Tuesday, October 19, 2021

Something Is Bothering My Soul ...

Something is bothering my soul. I began to notice it early in the pandemic; however, adequately identifying the source of my discontent became elusive. Initially, I thought it was the utter chaos of the COVID-19 pandemic. I would go into a store and see labels instructing me which direction to walk in an aisle ... I heard 'experts' on the news teaching me how to wipe down my groceries or my packages from the mail ... I saw people directing me to use only specific (and often outlying) store entrances, rather than being able to use the most accessible ones ... I would go to my physician's office and be instructed to take off my mostly-impervious cloth mask, in order to put on their cheap, loose-fitting, disposable one. It all felt like uneducated, non-scientific, illogical insanity. It felt like everyone, every company, every business, was trying to cover their butt, with little-to-no scientific reasoning behind their actions. 

Then, as the months wore on, this insanity gradually subsided and everyone moved into a more casual, sustainable approach to 'living in a pandemic.' We all mellowed, if only a little. Life has not returned to a pre-pandemic normal, but life goes on mostly uninterrupted. Most people take precautions, such as wearing a mask in public, indoor spaces (though many do not). Many have received COVID vaccinations, but many have not. Surges in COVID cases rise ... then fall ... then rise again ... then fall again. Businesses, restaurants, schools, organizations, and churches have made necessary adjustments to their operating models. And, for the most part, it's been effective. Life continues. Fewer and fewer people are dying because of this vicious virus. 

And yet ... something still bothers my soul.

It's something that has compelled me to write again in this blog. It's something that seems to have no easy solution ... no 'fix.' In the line of work that I'm in, I've had the privilege of seeing (and learning about) the wide spectrum of health, circumstances, and emotions on which people find themselves. 

What is bothering my soul is the FRAGILITY of life. 

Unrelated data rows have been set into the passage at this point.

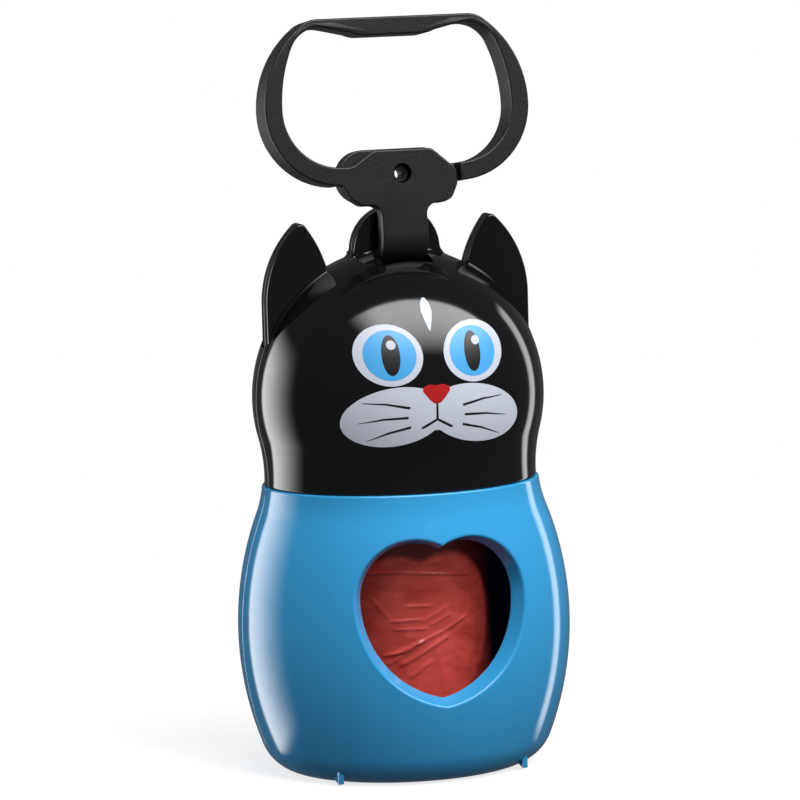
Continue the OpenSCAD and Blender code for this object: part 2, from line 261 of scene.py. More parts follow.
# soft black polypropylene of the strap, with a fine grain
strapPlastic = plastic("black satin polypropylene", "#161415", 0.38, 0.06, 4.5, ior=1.49, grain=0.03)
# pad-printed ink, one material to a colour
whiteInk = plastic("pale grey printing ink", "#B2B7C2", 0.35, 0.004, 2)
blueInk = plastic("light blue printing ink", "#4094CC", 0.32, 0.004, 2)
redInk = plastic("red printing ink", "#9E1616", 0.32, 0.004, 2)
blackInk = plastic("black printing ink", "#0D0D0F", 0.3, 0.004, 2)
print("materials made")


# ---- body of the case

body = {
    "sideArc": (-25.76, 24.6, 54.46), "cornerArc": (17.98, 7.5, 7.5), "waistArc": (41.3, 50.7, 17.5),
    "cornerTurn": -21.35, "sideTurn": 21.27, "seam": 49.3, "wall": 2.0, "rim": 0.4, "mouthRim": 0.2,
    "spigot": 5.4, "spigotBore": 3.8, "spigotTop": 11.0, "depth": 0.85, "steps": 144, "parting": 0.13,
    "clear": 8.0,
}


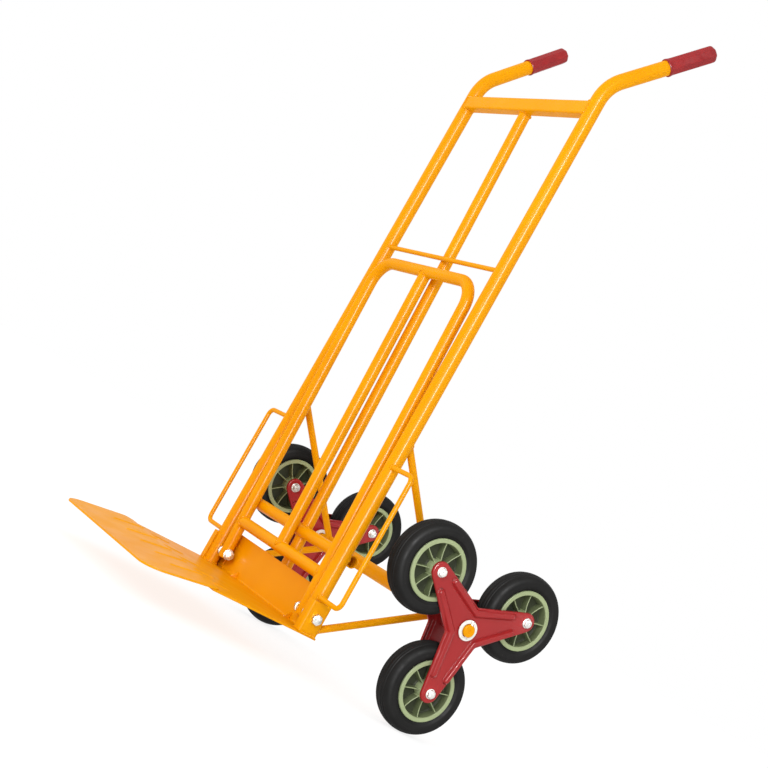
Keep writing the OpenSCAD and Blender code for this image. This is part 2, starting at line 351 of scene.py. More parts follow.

I've long known that — while we may be loved equally before God — we are not all born with the same abilities, immunity, privileges, opportunities, and more. But this pandemic, like never before, has made explicit the wide range of health issues that dictate what a person can and cannot do in life. 

 In short, we're all more fragile than I ever thought. 

And this fragility bothers my soul deeply. Because I desperately want people to feel 'safe' in public again. I desperately want people to feel that they can sing in public, attend a concert or sporting event, walk through a mall, eat at a restaurant, etc. And ... the sobering reality is ... that many cannot. Or believe they cannot. Or don't want to take that risk right now. Or ever again.

Life has always consisted of this fragility. So what's different now? And why is it so troubling now?

I think what is now different (and troubling) is that a much larger, and more visible, range of people are feeling the necessity to take extraordinary precautions in life. And perhaps the visibility of these precautions reminds me of our human fragility. And that fragility scares me.

And perhaps the visibility of these precautions reminds me of our human fragility.

I believe in protecting others and myself due to a faith-motivated 'love of neighbor.' I make every reasonable attempt to live in such a way as to minimize infection (or harm of any kind) to those with whom I come into contact. But in spite of all of my efforts, my lament remains. We are all fragile. We are all in a vulnerable place because of this global pandemic. It's not over yet and may never be. And all of this frightens me, heightens my anxiety, and troubles my soul. 

My own theology ... my own faith ... tells me that life is indeed fragile. That human beings are flawed and that we also live in a flawed world where diseases, and violence, and racism, and hatred, and many other bad things, exist. I get it. I accept it. But I can still lament it. I can still hurt because of it. And even as I lament, I'll still stay the course. I will continue to live in ways that protect the well-being of others. I will care for those who become ill (vaccinated or not). I will pray. I will hope.